А история у них всегда одна. В ней всегда есть Учитель, Прогрессор, Странник - в общем, куратор из спецслужб. Он всегда знает «как надо», хотя источник его знаний всегда в тумане. Элитный статус этого персонажа особенно проявляется на фоне второго любимого героя Стругацких, эдакого стрёмного Пионера под Дверью, который много размышляет, а на самом деле просто боится идти дальше (либо его бьёт по рукам Старшой). И, конечно, в этих пафосных мальчиковых тёрках нет места для «девок»: редкие женские персонажи у Стругацких имеют форму мебели, мелькающей на заднем плане. Ну а когда в биографии авторов ты добираешься до слов «мама-учительница», тут весь пазл и складывается.

Удивительно, как им удалось протащить этот детский комплекс советской интеллигенции через все романы, вплоть до «Бессильных мира сего», где всё повторяется буквально: вот великий учитель, который панически боится девочек, а вот трусливый ученик, который ничего не может. Но после взлома «Гадких лебедей» я уже понимал, как это работает - как писатель ловит тебя на книгу «про нас», а на самом деле впаривает тебе свои болячки. Заодно «Гадкие лебеди» дали мне иммунитет против унылых «учеников Стругацких», которые повылазили из всех щелей в 90-е, и до сих пор торгуют похожими болячками.

Сей-Сёнагон, «Записки у изголовья»

Вопреки стругацкому мифу, улитка не ползла «по склону», и никаких «до самых высот» в оригинале не было. Но чтобы узнать, как было на самом деле, надо погрузиться в эстетику эпохи Хэйан, «золотого века» японской культуры. Мне в этом помог дневник придворной фрейлины, где вся эстетика того времени показана в самой естественной форме, как жизнеописание «обо всём, что вижу». Этого очень не хватает многим людям, которые хотят понять искусство хайку и танка - но не могут прорваться через заумные рассуждения востоковедов, жонглирующих непонятными терминами: моно-но-аварэ, ваби-саби и так далее. А вот Сей-Сёнагон на простых бытовых зарисовках отлично показала, как рождается поэзия. Именно поэзия, а не те заунывные речитативы клинического бродскизма, которые принято называть «стихами» в наших родных шпинатах.

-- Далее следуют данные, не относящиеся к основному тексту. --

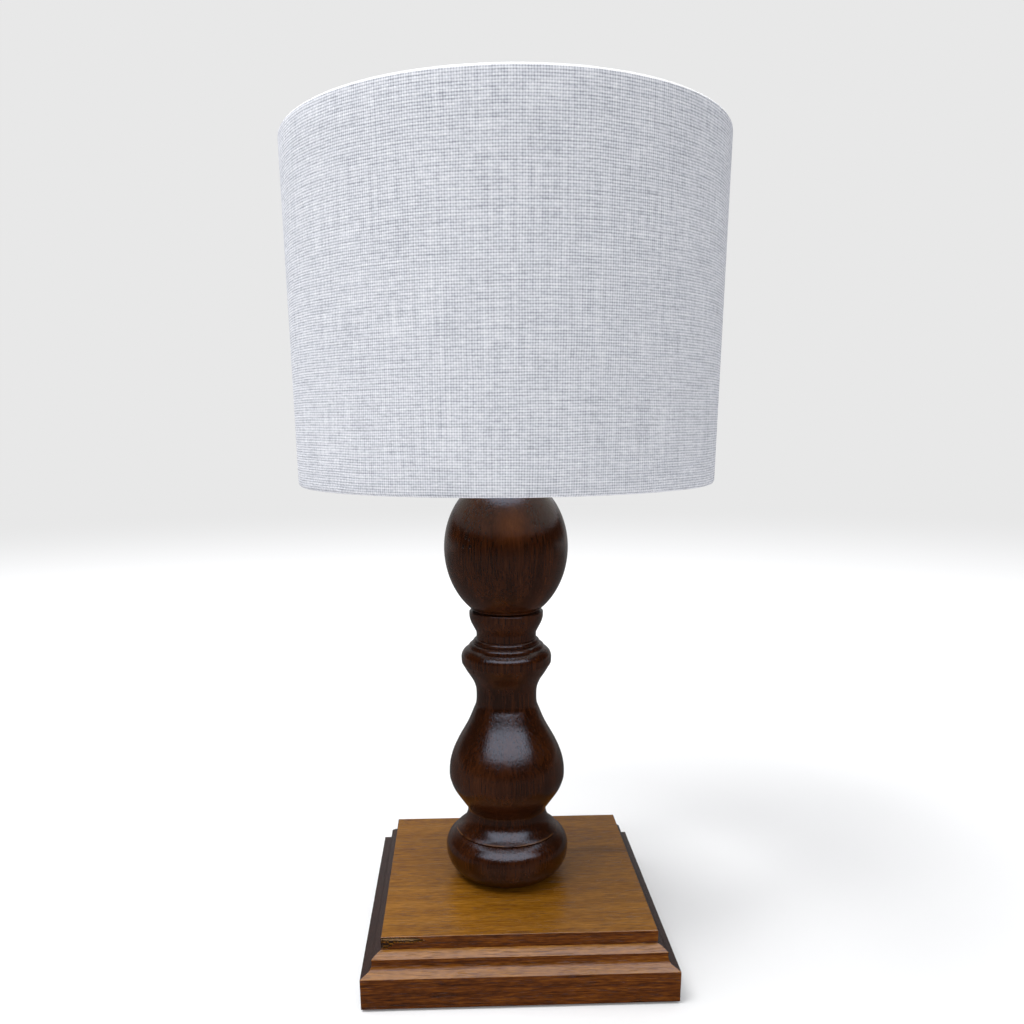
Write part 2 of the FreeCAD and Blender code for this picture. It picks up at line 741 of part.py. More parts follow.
# ---------------------------------------------------------------- shade
def rolled_edge(upward, side):
    """Edges of one face of the cloth, from the wall, over its wire and down the lining.

    upward is 1 at the top of the shade and -1 at the bottom; side picks the cloth's outer
    face (1) or the face towards the wire (-1).
    """
    radius = hem_outer_r if side > 0 else hem_inner_r
    centre_z = ring_top_z if upward > 0 else ring_bottom_z
    tail_r = liner_r - liner_t - soft_gap
    if side > 0:
        tail_r -= fabric_t

    def wrap(degrees):
        a = math.radians(degrees)
        return rz(ring_path_r + radius * math.cos(a), centre_z + upward * radius * math.sin(a))

    last = wrap(hem_turn)
    turn = math.radians(hem_turn)
    run = (tail_r - last.x) / -math.sin(turn)
    corner = rz(tail_r, last.z + upward * run * math.cos(turn))
    tail_end = rz(tail_r, centre_z - upward * hem_drop)
    return [arc(wrap(0), wrap(hem_turn / 2), last), line(last, corner), line(corner, tail_end)]


def make_fabric():
    edges = []
    for side in (1, -1):
        top = rolled_edge(1, side)
        bottom = rolled_edge(-1, side)
        wall_r = ring_path_r + (hem_outer_r if side > 0 else hem_inner_r)
        edges += top + bottom
        edges.append(line(rz(wall_r, ring_bottom_z), rz(wall_r, ring_top_z)))
    outer_r = liner_r - liner_t - soft_gap
    for z in (ring_top_z - hem_drop, ring_bottom_z + hem_drop):
        edges.append(line(rz(outer_r - fabric_t, z), rz(outer_r, z)))
    cloth = turned(edges)
    for k in range(spider_arms):
        notch = block(ring_path_r - 2 * hem_outer_r, ring_path_r, -hem_notch / 2, hem_notch / 2,
                      ring_top_z - hem_drop - past, ring_top_z + ring_wire_r / 2)
        notch.rotate(V(0, 0, 0), UP, spider_first + 360.0 / spider_arms * k)
        cloth = cloth.cut(notch)
    save("shade_fabric", cloth)


def make_shade_frame():
    liner_foot = ring_bottom_z + hem_inner_r
    liner_head = ring_top_z - hem_inner_r
    save("shade_lining", tube(liner_r, liner_r - liner_t, liner_foot, liner_head))

    section = Part.makeCircle(ring_wire_r, rz(ring_path_r, ring_bottom_z), V(0, 1, 0))
    bottom = Part.Face(Part.Wire(section)).revolve(V(0, 0, 0), UP, 360)
    save("shade_bottom_ring", bottom)

    top = bottom.copy()
    top.translate(V(0, 0, ring_top_z - ring_bottom_z))
    washer_mid = washer_seat_z + spider_washer_t / 2
    spider = tube(spider_washer_r, stud_r + running_gap, washer_seat_z,
                  washer_seat_z + spider_washer_t)
    for k in range(spider_arms):
        path = bent_path([V(ring_path_r, 0, ring_top_z),
                          V(ring_path_r - spider_bend, 0, washer_mid),
                          V(spider_washer_r - spider_root, 0, washer_mid)], [spider_bend_r])
        arm = wire_rod(path, spider_wire_r)
        arm.rotate(V(0, 0, 0), UP, spider_first + 360.0 / spider_arms * k)
        spider = spider.fuse(arm)
    save("shade_spider", spider.fuse(top).removeSplitter())


# ---------------------------------------------------------------- socket and switch
front = V(0, -1, 0)


def stem_slot():
    """Room for the switch stem: a slot open at the foot of a sleeve."""
    half = stem_r + slot_gap
    z = socket_z + stem_z
    reach = 2 * shell_r
    hole = rod_along(front, half, 0, reach, z)
    return hole.fuse(block(-half, half, -reach, 0, socket_z, z))


def make_cap():
    """The socket's spun cap, which screws on to the rod and holds the shell in its skirt."""
    z = socket_z
    hub = rz(cap_hub_r, z + cap_hub_h)
    skirt = rz(cap_r, z + cap_skirt_z)
    inner_skirt = rz(cap_bore_r, z + cap_skirt_z)
    floor = rz(cap_hub_r + cap_inner_step, z + cap_floor_h)
    top_z = z + cap_top_z
    save("socket_cap", turned([
        line(rz(rod_fit_r, z), rz(cap_hub_r, z)),
        line(rz(cap_hub_r, z), hub),
        bulged(hub, skirt, cap_bulge),
        line(skirt, rz(cap_r, top_z)),
        line(rz(cap_r, top_z), rz(cap_bore_r, top_z)),
        line(rz(cap_bore_r, top_z), inner_skirt),
        bulged(inner_skirt, floor, -cap_inner_bulge),
        line(floor, rz(rod_fit_r, floor.z)),
        line(rz(rod_fit_r, floor.z), rz(rod_fit_r, z)),
    ]))


def make_shell():
    """The metal shell with its rolled lip, and the insulating sleeve inside it."""
    z = socket_z
    foot = z + shell_foot_z
    head = z + shell_top_z
    lip_r = shell_r + shell_lip
    shell = turned([
        line(rz(shell_bore_r, foot), rz(shell_r, foot)),
        line(rz(shell_r, foot), rz(shell_r, head - shell_lip)),
        arc(rz(shell_r, head - shell_lip), rz(lip_r, head - shell_lip / 2), rz(shell_r, head)),
        line(rz(shell_r, head), rz(shell_bore_r, head)),
        line(rz(shell_bore_r, head), rz(shell_bore_r, foot)),
    ])
    save("socket_shell", shell.cut(stem_slot()))

    sleeve = tube(sleeve_r, sleeve_bore_r, z + sleeve_foot_z, z + sleeve_top_z)
    save("socket_sleeve", sleeve.cut(stem_slot()))


def make_core():
    """The moulded core with its terminal screws, and the contacts that seat on it."""
    z = socket_z
    core_foot = z + core_foot_z
    core = cylinder(core_r, core_foot, core_seat_z)
    core = core.cut(rod_along(front, stem_r + running_gap, core_r - stem_depth - face_gap,
                              core_r + past, z + stem_z))
    screws = []
    flat = core_r - terminal_depth
    screw_z = core_foot + terminal_pocket_h / 2
    for side in (-1, 1):
        direction = V(side, 0, 0)
        far = side * (core_r + past)
        near = side * flat
        core = core.cut(block(min(near, far), max(near, far), -terminal_pocket_w / 2,
                              terminal_pocket_w / 2, core_foot - past,
                              core_foot + terminal_pocket_h))
        core = core.cut(rod_along(direction, terminal_shank_r + running_gap,
                                  flat - terminal_shank_len - face_gap, core_r, screw_z))
        head_piece = rod_along(direction, terminal_head_r, flat, flat + terminal_head_t, screw_z)
        shank = rod_along(direction, terminal_shank_r, flat - terminal_shank_len, flat, screw_z)
        kerf = block(min(near, far), max(near, far), -terminal_head_r, terminal_head_r,
                     screw_z - terminal_slot_w / 2, screw_z + terminal_slot_w / 2)
        kerf.translate(direction * (terminal_head_t - terminal_slot_d))
        screws.append(head_piece.fuse(shank).cut(kerf).removeSplitter())
    wire_hole = cylinder(rod_bore_r, core_foot - past, core_foot + terminal_pocket_h)
    save("socket_core", core.cut(wire_hole))
    save("terminal_screws", *screws)

    seat = core_seat_z
    save("screw_shell", tube(screw_shell_r, screw_bore_r, seat, seat + screw_shell_h))
    save("centre_contact", turned_points([
        (0, seat), (contact_r, seat), (contact_r, seat + contact_edge_t),
        (contact_flat_r, seat + contact_t), (0, seat + contact_t)]))


def make_switch_knob():
    """A fluted knob on a stem that turns in the socket's core."""
    height = socket_z + stem_z
    stem = rod_along(front, stem_r, core_r - stem_depth, knob_start + stem_in_knob, height)
    knob = rod_along(front, knob_r, knob_start, knob_start + knob_len, height)
    tip_y = -(knob_start + knob_len)
    tip = [e for e in knob.Edges if abs(e.CenterOfMass.y - tip_y) < 1e-6]
    knob = knob.makeFillet(knob_tip_r, tip)
    for k in range(knob_flutes):
        a = 2 * math.pi * k / knob_flutes
        flute = rod_along(front, knob_flute_r, knob_start + knob_collar, past - tip_y, 0)
        flute.translate(V(knob_r * math.cos(a), 0, height + knob_r * math.sin(a)))
        knob = knob.cut(flute)
    save("switch_knob", knob.fuse(stem).removeSplitter())


# ---------------------------------------------------------------- bulb
def bulb_skin(inset):
    """The glass's outline from its neck to its crown, set in by inset."""
    slanted = inset * math.sqrt(0.5)
    neck = rz(bulb_neck_r - inset, bulb_z + bulb_neck_h)
    wide = rz(bulb_r - inset, bulb_z + bulb_wide_h)
    tip = rz(0, bulb_z + bulb_len - inset)
    flank = rz(bulb_r * bulb_flank_out - inset,
               neck.z + (bulb_wide_h - bulb_neck_h) * bulb_flank_up)
    crown = rz(bulb_r * bulb_crown_out - slanted,
               wide.z + (bulb_len - bulb_wide_h) * bulb_crown_up - slanted)
    return [smooth([neck, flank, wide], V(0.1, 0, 1), UP),
            smooth([wide, crown, tip], UP, V(-1, 0, 0))]


def make_bulb():
    z = bulb_z
    foot = z + bulb_cap_foot_h
    save("bulb_tip", turned_points([
        (0, z), (bulb_contact_r, z), (bulb_contact_r, z + bulb_contact_t), (bulb_tip_r, foot),
        (bulb_tip_r, z + bulb_tip_h), (0, z + bulb_tip_h)]))

    hole_r = bulb_tip_r + running_gap
    taper = foot + bulb_cap_taper_h
    top = z + bulb_cap_h
    cap_bore = bulb_cap_r - bulb_cap_wall
    save("bulb_cap", turned_points([
        (hole_r, foot), (hole_r + bulb_cap_rim, foot), (bulb_cap_r, taper), (bulb_cap_r, top),
        (cap_bore, top), (cap_bore, taper + bulb_cap_wall), (hole_r, foot + bulb_cap_floor_t)]))

    tube_r = cap_bore - face_gap
    tube_foot = top - bulb_in_cap
    shoulder = top + bulb_shoulder_gap
    neck_z = z + bulb_neck_h
    outer = [(bulb_neck_r, neck_z), (bulb_neck_r - bulb_neck_step, shoulder),
             (tube_r, shoulder), (tube_r, tube_foot), (tube_r - bulb_wall, tube_foot),
             (tube_r - bulb_wall, shoulder), (bulb_neck_r - bulb_wall, neck_z)]
    crown_z = z + bulb_len
    crown_wall = line(rz(0, crown_z - bulb_wall), rz(0, crown_z))
    neck = polyline([rz(*point) for point in outer])
    save("bulb_glass", turned(bulb_skin(0) + bulb_skin(bulb_wall) + [crown_wall] + neck))


make_plinth()
make_lower_column()
make_upper_column()
make_fixings()
make_saddle()
make_harp()
make_stud()
make_finial()
make_fabric()
make_shade_frame()
make_cap()
make_shell()
make_core()
make_switch_knob()
make_bulb()
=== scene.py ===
import math

import bmesh
import bpy
from mathutils import Matrix, Vector, noise


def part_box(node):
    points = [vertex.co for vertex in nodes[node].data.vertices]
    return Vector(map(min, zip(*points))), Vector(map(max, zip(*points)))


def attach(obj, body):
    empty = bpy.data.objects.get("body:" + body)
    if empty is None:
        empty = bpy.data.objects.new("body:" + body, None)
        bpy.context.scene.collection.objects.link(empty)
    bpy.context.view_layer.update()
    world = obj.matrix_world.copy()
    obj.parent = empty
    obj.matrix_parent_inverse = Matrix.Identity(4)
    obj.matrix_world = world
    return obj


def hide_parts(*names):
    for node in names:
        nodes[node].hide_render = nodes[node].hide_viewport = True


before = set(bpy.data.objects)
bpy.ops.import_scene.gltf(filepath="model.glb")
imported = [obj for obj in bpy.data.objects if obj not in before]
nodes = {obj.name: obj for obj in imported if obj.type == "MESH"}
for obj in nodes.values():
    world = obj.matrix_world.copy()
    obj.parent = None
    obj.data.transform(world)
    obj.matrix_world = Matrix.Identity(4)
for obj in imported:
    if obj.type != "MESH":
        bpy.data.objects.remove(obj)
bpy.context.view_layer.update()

# ---------------------------------------------------------------- places in the frame
MM = 0.001
MEETS = 1e-6                                 # points this close are one
PLINTH_LOW, PLINTH_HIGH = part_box("base_plinth")
LOWER_LOW, LOWER_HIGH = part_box("lower_column")
SHADE_LOW, SHADE_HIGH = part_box("shade_fabric")
FELT_LOW, FELT_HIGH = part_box("felt_pad")
SEAT_Z = PLINTH_HIGH.z                       # the column stands on the plinth here
TURNED_BALL = Vector((0, 0, SEAT_Z + 269.6 * MM))
RING_Z = SEAT_Z + 183 * MM
FOOT_EDGE_Z = SEAT_Z + 39.6 * MM
SHADE_R = SHADE_HIGH.x


# ---------------------------------------------------------------- shader writing
class Wire:
    """An output of a shader node, which takes part in sums written as expressions."""

    def __init__(self, paint, socket):
        self.paint = paint
        self.socket = socket

    def _sum(self, operation, first, second):
        return self.paint.node("Math", {"operation": operation}, {0: first, 1: second})

    def __add__(self, other):
        return self._sum("ADD", self, other)

    def __sub__(self, other):
        return self._sum("SUBTRACT", self, other)

    def __mul__(self, other):
        return self._sum("MULTIPLY", self, other)

    def __truediv__(self, other):
        return self._sum("DIVIDE", self, other)

    def __rsub__(self, other):
        return self._sum("SUBTRACT", other, self)

    __radd__ = __add__
    __rmul__ = __mul__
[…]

А ещё после этой книги я научился смеяться над теми, кто требует в литературе сюжета и замысла, завязок и развязок, гештальтов и моралей. Это всё для нищебродов духа. Настоящая поэзия - бабочки полёт. А без поэзии литература - всего лишь мануал для роботов. Понятно, что роботов вокруг нас гораздо больше, чем людей, поэтому многие отличные, но бессюжетные произведения-дневники часто оказываются не замечены широкой публикой. Однако после Сей-Сенагон я знаю, что так можно, и сам люблю писать именно так.

Хулио Кортасар, «Все огни - огонь» (сборник)

У филогогов есть дурацкая привычка - объединять писателей по жанрам с географическим уклоном. Например, «латиноамериканский магический реализм» - и дальше обычно следует заклинание «Борхес-Маркес-Кортасархес». Но это совершенно разные авторы! В одной из прошлых колонок я рассказывал про деление писателей на три типа: Проповедники, Красавчеги и Наблюдатели. Здесь именно такая тройка. Борхес шёл от ума, Маркес - от языка; оба создавали отчуждённые фантастические миры; красивые, но очень далёкие от читателя.

Иное дело Кортасар. Он внимательный наблюдатель этого мира, и погрузиться вслед за ним на более глубокие уровни нашей реальности может любой, кто спускался в метро и видел там механическую толпу с бледными лицами; кто застревал в пробке и знакомился с девушкой из соседней машины; кто внезапно объединялся с парой чокнутых незнакомцев для совершения бессмысленного подвига. Увидеть чудеса в нашей реальности без лишних выдумок - более тонкое искусство, чем фантастика с инопланетянами, суперменами и прочими кондовыми заплатами воображения.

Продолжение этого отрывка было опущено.